Today we’d like to introduce you to Daniel Dart.

Daniel, let’s start with your story. We’d love to hear how you got started and how the journey has been so far.
That is a great place to start, and the story of DEC Projects is one I really love telling. Because, what a lot of people don’t know is that DEC Projects initially started out as a music management company, called DEC Artists. But, as I was growing that, I kept finding myself more interested in social inequalities, humanitarian causes, and human rights issues. As I began leaning into that interest, and working to find ways to create sustainable change in society, everything started to shift. From my peer group to my daily routine, to the articles I read on websites, I no longer shared the same passion for music as I had before.
That is when things organically began just to take form. I started researching ways to build campaigns and grow social movements, and that is when DEC Projects came to life, and how we started moving towards where we are now. First, it was criminal justice work, which led us to immigration work, which led us overseas to refugee and development work. And, now that is where we have found our footing. But still, it was not easy.
I had to find a way to fill out the team and build better internal infrastructure. I achieved that by adding a partner, Alex Damianou, who had spent time working all over Africa and the Middle East, and things really began to take form. Now, things have changed and grown exponentially. We currently have projects we’re working on in Palestine, Lebanon, Algeria, Saudi Arabia, Ghana, and dozens more in the pipeline.
We have recently secured a partnership with the United Nations Refugee Agency, and it is an exciting time for us. I can’t wait to see what the next few years hold in store.
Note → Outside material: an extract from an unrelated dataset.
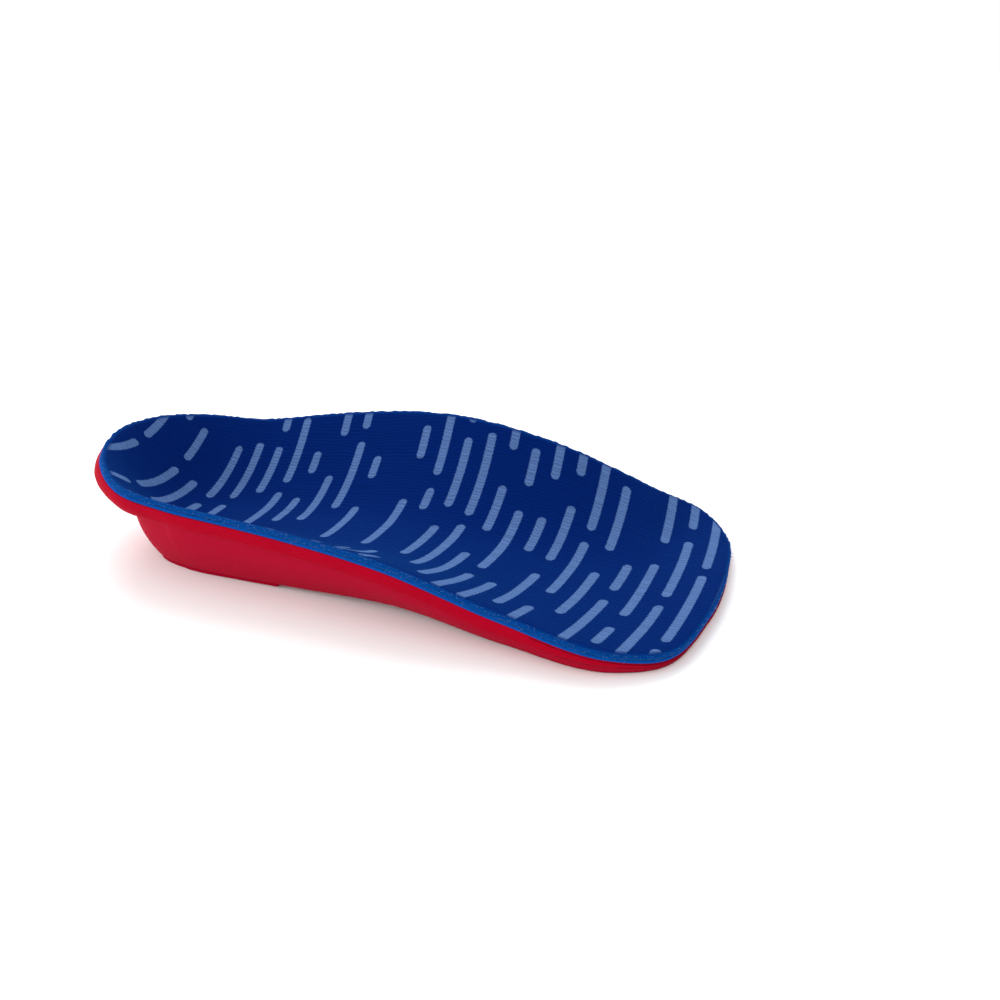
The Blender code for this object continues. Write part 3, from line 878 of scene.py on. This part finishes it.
class MakeCover(bpy.types.Operator):
    """Make the printed knit cover with the loose fibres along its cut edge"""

    bl_idname = "insole.make_cover"
    bl_label = "Knit cover"

    def execute(self, context):
        knit = context.scene.insole_knit
        finish = knit_finish(context.scene.insole_print, knit)
        face = [FootbedRing(reach) for reach in ring_reaches(COVER_RINGS)]
        cloth = cloth_rows(face)
        for ring in face:
            ring.place[:, 2] += self.ripple(ring.place)
        rings = [ring.place for ring in face]
        edge = face[-1]
        bumps = np.random.default_rng(SEED).uniform(0.0, EDGE_BUMP, (len(RAYS), 1))
        edge.place[:, 2:] += bumps
        for share in np.linspace(0.0, 1.0, WRAP_STEPS + 1)[1:]:
            bulge = WRAP_BULGE * math.sin(math.pi * share ** 0.7) + bumps * (1 - share)
            rings.append(edge.sunk(COVER_WRAP * share) - INWARD * bulge)
            cloth.append(cloth[-1] * (1, 1, 0) - INWARD * (1, 1, 0) * COVER_WRAP / WRAP_STEPS)
            cloth[-1][:, 2] = -COVER_WRAP * share
        rings.append(edge.sunk(COVER_WRAP) + INWARD * COVER_THICKNESS)
        under = [FootbedRing(reach) for reach in ring_reaches(HIDDEN_RINGS)[::-1]]
        rings += [ring.sunk(COVER_THICKNESS) for ring in under[1:]]
        spine_cloth = np.column_stack([SPINE_TOP[:, :2], REACH_LENGTH[:len(SPINE)]])
        cut = cloth[-1] - (0, 0, COVER_THICKNESS)
        hidden = len(rings) - len(cloth)
        values = np.vstack([spine_cloth, *cloth, *[cut] * hidden, spine_cloth])
        lift = np.array([0.0, 0.0, 1.0]) * self.ripple(SPINE_TOP)[:, None]
        mesh = closed_mesh(
            "knit_cover", SPINE_TOP + lift, rings, SPINE_TOP - SPINE_NORMAL * COVER_THICKNESS,
            attribute=("cloth", values),
        )
        cover = add_piece(context, "knit_cover", mesh, finish, "printed_knit", "top_cover")
        fibres = self.add_fibres(context, edge, knit)
        self.face_area(mesh)
        return {"FINISHED"}

    @staticmethod
    def ripple(places):
        """Slight waviness of the bonded cloth, in millimetres."""
        return np.array([RIPPLE * noise.noise(Vector(p) * RIPPLE_PACE) for p in places.tolist()])

    @staticmethod
    def face_area(mesh):
        """Area of the cover's face in square metres: half of all its surface."""
        return sum(face.area for face in mesh.polygons) / 2

    @staticmethod
    def add_fibres(context, edge, knit):
        """Tapered fibres that stand out of the cut edge."""
        draw = np.random.default_rng(SEED)
        count = len(RAYS)
        points, faces = [], []
        for _ in range(knit.fibres):
            ray = draw.uniform(0, count)
            first, share = int(ray), ray % 1.0
            second = (first + 1) % count
            base_ring = edge.sunk(COVER_WRAP * draw.uniform(0.0, 1.0))
            start = between(base_ring[first], base_ring[second], share)
            outward = Vector(-INWARD[first])
            up = Vector(edge.normal[first])
            along = outward.cross(up)
            rise, turn = draw.normal(RISE_SPREAD, RISE_SPREAD), draw.normal(0.0, TURN_SPREAD)
            heading = (outward + up * rise + along * turn).normalized()
            rise, turn = draw.normal(0.0, CURL_SPREAD), draw.normal(0.0, CURL_SPREAD)
            curl = (up * rise + along * turn) * FIBRE_CURL
            length = FIBRE_LENGTH + FIBRE_LONGER * draw.random() ** 2
            thick = draw.uniform(*FIBRE_RADII)
            base = len(points)
            place = Vector(start) - outward * FIBRE_ROOT
            for joint in range(FIBRE_JOINTS):
                t = joint / (FIBRE_JOINTS - 1)
                middle = place + heading * length * t + curl * length * t * t
                radius = thick * (1 - FIBRE_TAPER * t)
                for side in range(FIBRE_SIDES):
                    angle = 2 * math.pi * side / FIBRE_SIDES
                    points.append(middle + (along * math.cos(angle) + up * math.sin(angle)) * radius)
            tip = base + (FIBRE_JOINTS - 1) * FIBRE_SIDES
            for first_point in range(base, tip, FIBRE_SIDES):
                faces += between_rings(first_point, first_point + FIBRE_SIDES, FIBRE_SIDES)
            faces.append([base + side for side in range(FIBRE_SIDES)])
            faces.append([tip + side for side in reversed(range(FIBRE_SIDES))])
        mesh = bpy.data.meshes.new("edge_fibres")
        mesh.from_pydata((np.array(points) * MM + ORIGIN).tolist(), [], faces)
        mesh.shade_smooth()
        return add_piece(context, "edge_fibres", mesh, fibre_finish(knit), "printed_knit")


class MakeFoam(bpy.types.Operator):
    """Make the cushion foam between the cover and the shell"""

    bl_idname = "insole.make_foam"
    bl_label = "Cushion foam"

    def execute(self, context):
        finish = foam_finish(context.scene.insole_foams)
        top = COVER_THICKNESS + BOND
        rows = [FootbedRing(reach) for reach in ring_reaches(HIDDEN_RINGS)]
        edge = rows[-1]
        rings = [ring.sunk(top) for ring in rows[:-1]]
        rings.append(edge.sunk(COVER_WRAP + BOND) + INWARD * (COVER_THICKNESS + 2 * BOND))
        for share in FOAM_EDGE_SHARES:
            bulge = FOAM_BULGE * math.sin(math.pi * between(0.1, 0.9, share))
            place = between(edge.sunk(COVER_WRAP + BOND), edge.on_shell(BOND), share)
            rings.append(place - INWARD * bulge)
        rings += [ring.on_shell(BOND) for ring in rows[::-1]]
        under = SPINE_TOP - SPINE_NORMAL * (SHELL_DEPTH - BOND)
        mesh = closed_mesh("foam_layer", SPINE_TOP - SPINE_NORMAL * top, rings, under)
        foam = add_piece(context, "foam_layer", mesh, finish, "blue_foam", "cushion_foam")
        return {"FINISHED"}


class MakeShell(bpy.types.Operator):
    """Make the moulded shell with its edge band, heel cup and arch flange"""

    bl_idname = "insole.make_shell"
    bl_label = "Moulded shell"

    def execute(self, context):
        foams = context.scene.insole_foams
        finish = moulded_finish("red_eva", foams.shell, foams.lower_side_reflection, SHELL_GRAIN)
        rings = [FootbedRing(reach).on_shell() for reach in ring_reaches(HIDDEN_RINGS)]
        top = rings.pop()
        bands, crease, shoulder, sides = side_profile(top)
        radius = foams.edge_round / MM
        under = []
        for t in np.linspace(1.0, 0.0, HIDDEN_RINGS, endpoint=False)[1:]:
            middle = SPINE_UNDER[SPOKES]
            place = between(middle, UNDER_EDGE, t)
            place[:, 2] = between(middle[:, 2], UNDER_EDGE[:, 2], t ** 2)
            under.append(place)
        upper = rings + round_corner(rings[-1], top, bands[0], radius) + bands + crease[:1]
        lower = crease[1:] + shoulder + sides
        lower += round_corner(sides[-1], UNDER_EDGE, under[0], radius) + under
        above_crease = len(SPINE) + len(upper) * len(RAYS)
        below_crease = len(SPINE) + len(lower) * len(RAYS)
        # Mask of the painted floor reflection: 0 on the edge band and above, 1 on the lower side and
        # underside.
        painted_reflection_mask = np.repeat([0.0, 1.0], [above_crease, below_crease])
        mesh = closed_mesh(
            "moulded_shell", SPINE_TOP - SPINE_NORMAL * SHELL_DEPTH, upper + lower, SPINE_UNDER,
            attribute=("side", np.outer(painted_reflection_mask, (1.0, 0.0, 0.0))),
        )
        add_piece(context, "moulded_shell", mesh, finish, "red_eva", "base_shell")
        return {"FINISHED"}


class MakePad(bpy.types.Operator):
    """Make the pad under the heel"""

    bl_idname = "insole.make_pad"
    bl_label = "Heel pad"

    def execute(self, context):
        foams = context.scene.insole_foams
        finish = moulded_finish("red_eva_pad", foams.pad, foams.pad, PAD_GRAIN)
        outline = self.outline()
        middle = outline.mean(axis=0)
        levels = ((1.0, PAD_TOP - BOND), (0.0, PAD_TOP - BOND), *PAD_EDGE, (1.0, 0.0))
        forward = (outline[:, :1] - HEEL_CUP_X) / (POST_LATERAL_LENGTH - HEEL_CUP_X)
        inward = unit(middle - outline) * (1 + FRONT_SOFTNESS * np.clip(forward, 0.0, 1.0))
        rings = []
        for inset, height in levels:
            place = outline + inward * inset
            rings.append(np.column_stack([place, np.full(len(place), height)]))
        top = np.array([[*middle, PAD_TOP - BOND]])
        bottom = np.array([[*middle, 0.0]])
        mesh = closed_mesh("heel_pad", top, rings, bottom, spokes=[0] * PAD_POINTS)
        add_piece(context, "heel_pad", mesh, finish, "red_eva_pad", "heel_post")
        return {"FINISHED"}

    @staticmethod
    def edge_point(row, x):
        """Where the pad's edge lies below a row of the rim, seen from the valley at distance x."""
        middle = valley([x])[0]
        towards = unit(np.array([middle.x, middle.y]) - row[:2])
        return row[:2] + towards * (row[3] + POST_MARGIN)

    def edge_points(self, side, start, end, count):
        return [self.edge_point(at_x(side, x), x) for x in np.linspace(start, end, count)]

    def outline(self):
        """Outline of the pad: the flat under the heel, closed by a bowed front edge."""
        lateral, _, medial, heel = rim_ring()
        places = self.edge_points(medial, POST_MEDIAL_LENGTH, HEEL_CUP_X, PAD_MEDIAL_POINTS)
        places += [self.edge_point(row, HEEL_CUP_X) for row in even_rows(heel, HEEL_RAYS)[1:-1]]
        places += self.edge_points(lateral, HEEL_CUP_X, POST_LATERAL_LENGTH, PAD_LATERAL_POINTS)
        start, end = places[-1], places[0]
        bow = (start + end) / 2 + (POST_FRONT_BOW, 0.0)
        for t in np.linspace(0.0, 1.0, PAD_FRONT_POINTS)[1:]:
            places.append(start * (1 - t) ** 2 + bow * 2 * t * (1 - t) + end * t ** 2)
        return even_rows(np.array(places), PAD_POINTS + 1)[:-1]


# ------------------------------------------------------------------ stage

FLOOR_HALF = 40.0           # metres
SKY_STRENGTH = 1.06

Softbox = namedtuple("Softbox", "name place size power")    # metres and watts
SOFTBOXES = (
    Softbox("softbox_above", (-0.35, 0.7, 0.8), 0.9, 7.8),
    Softbox("softbox_heel", (-0.95, -0.5, 0.45), 0.7, 4.5),
)

CAMERA_AZIMUTH = 14.4
CAMERA_ELEVATION = 27.2
CAMERA_TARGET = (-1.2, 1.6, 9.1)
CAMERA_DISTANCE = 269.1
CAMERA_SHIFT = (27.9, 7.3)  # to the right and up
CAMERA_LENS = 35.64


class MakeStage(bpy.types.Operator):
    """Make the white floor, the soft studio light and the camera"""

    bl_idname = "insole.make_stage"
    bl_label = "Studio stage"

    def execute(self, context):
        self.add_floor(context)
        self.add_world(context)
        for softbox in SOFTBOXES:
            self.add_softbox(context, *softbox)
        self.add_camera(context)
        context.scene.view_settings.view_transform = "Standard"
        return {"FINISHED"}

    @staticmethod
    def add_floor(context):
        turns = ((-1, -1), (1, -1), (1, 1), (-1, 1))
        corners = [(FLOOR_HALF * x, FLOOR_HALF * y, 0.0) for x, y in turns]
        mesh = bpy.data.meshes.new("studio_floor")
        mesh.from_pydata(corners, [], [(0, 1, 2, 3)])
        floor = bpy.data.objects.new("studio_floor", mesh)
        finish = Finish("white_sweep", Roughness=0.9)
        finish.plug(finish.shader.inputs["Base Color"], (0.95, 0.95, 0.95, 1.0))
        finish.plug(finish.shader.inputs["Specular IOR Level"], 0.1)
        mesh.materials.append(finish.material)
        context.scene.collection.objects.link(floor)

    @staticmethod
    def add_world(context):
        world = bpy.data.worlds.new("studio")
        world.use_nodes = True
        sky = world.node_tree.nodes["Background"]
        sky.inputs["Color"].default_value = (1.0, 1.0, 1.0, 1.0)
        sky.inputs["Strength"].default_value = SKY_STRENGTH
        context.scene.world = world

    @staticmethod
    def add_softbox(context, name, place, size, power):
        lamp = bpy.data.lights.new(name, "AREA")
        lamp.shape = "DISK"
        lamp.size = size
        lamp.energy = power
        softbox = bpy.data.objects.new(name, lamp)
        softbox.location = place
        softbox.rotation_euler = Vector(place).to_track_quat("Z", "Y").to_euler()
        context.scene.collection.objects.link(softbox)

    @staticmethod
    def add_camera(context):
        """A camera at the lateral side, above the heel's level, with a level horizon."""
        azimuth, elevation = math.radians(CAMERA_AZIMUTH), math.radians(CAMERA_ELEVATION)
        back = Vector((
            math.sin(azimuth) * math.cos(elevation),
            -math.cos(azimuth) * math.cos(elevation),
            math.sin(elevation),
        ))
        right = Vector((math.cos(azimuth), math.sin(azimuth), 0.0))
        up = back.cross(right)
        sideways, upwards = CAMERA_SHIFT
        eye = Vector(CAMERA_TARGET) + back * CAMERA_DISTANCE + right * sideways + up * upwards
        data = bpy.data.cameras.new("camera")
        data.lens = CAMERA_LENS
        data.clip_start = 0.01
        camera = bpy.data.objects.new("camera", data)
        turn = Matrix((right, up, back)).transposed().to_4x4()
        camera.matrix_world = Matrix.Translation(eye * MM) @ turn
        context.scene.collection.objects.link(camera)
        context.scene.camera = camera


class InsolePanel(bpy.types.Panel):
    """The insole's sizes, colours and pieces"""

    bl_idname = "VIEW3D_PT_insole"
    bl_label = "Cushioned insole"
    bl_space_type = "VIEW_3D"
    bl_region_type = "UI"
    bl_category = "Insole"

    def draw(self, context):
        layout = self.layout
        for group in (context.scene.insole_print, context.scene.insole_knit, context.scene.insole_foams):
            box = layout.box()
            for name in group.__annotations__:
                box.prop(group, name)
        for operator in MAKERS:
            layout.operator(operator.bl_idname)


GROUPS = {"insole_print": InsolePrint, "insole_knit": InsoleKnit, "insole_foams": InsoleFoams}
MAKERS = (MakeStage, MakeShell, MakePad, MakeFoam, MakeCover)


def register():
    for cls in (*GROUPS.values(), *MAKERS, InsolePanel):
        bpy.utils.register_class(cls)
    for name, group in GROUPS.items():
        setattr(bpy.types.Scene, name, PointerProperty(type=group))


def unregister():
    for name in GROUPS:
        delattr(bpy.types.Scene, name)
    for cls in reversed((*GROUPS.values(), *MAKERS, InsolePanel)):
        bpy.utils.unregister_class(cls)


def main():
    register()
    bpy.ops.insole.make_stage()
    bpy.ops.insole.make_shell()
    bpy.ops.insole.make_pad()
    bpy.ops.insole.make_foam()
    bpy.ops.insole.make_cover()


if __name__ == "__main__":
    main()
Has it been a smooth road?
I definitely wouldn’t call it a smooth road. A better description might be a bit more like death valley or the Sahara Desert, the latter of which is actually literal.
The hardest part was and is, still the same. There are just so many roads and approaches to take, but no real roadmap to say what the best avenue is. DEC Projects is trying to innovate and disrupt an industry that most people don’t know much about – the international development space. Most of the operators within the field have been around forever, and are these massive behemoths with thousands of employees. They have bloated budgets and exaggerated operating expenses and exploit these enormous no-compete government contracts. It is an intimidating machine to take on and compete against, yet that is what we are doing.
The thing we always try to remember is that someone has done it before and been successful. And, we wholeheartedly believe we can do it better by caring more, working more efficiently, and delivering a more equitable service. And sometimes the rocky road and obstacle dodging is the most rewarding and exciting part of the journey.
For instance, I’ll go back to the Sahara desert comment I made earlier. When I first decided to work on the Western Sahara referendum and right to self-determination issue, I had no idea how I was going to get into Algeria begin with. And even then, another thousand kilometers to the south and into the Sahrawi refugee camps. Right in the heart of the Sahara desert. There is no book or online class to figure these kinds of things out. They’re obstacles you have to figure out as you go. And, that is what we do. We figure things out.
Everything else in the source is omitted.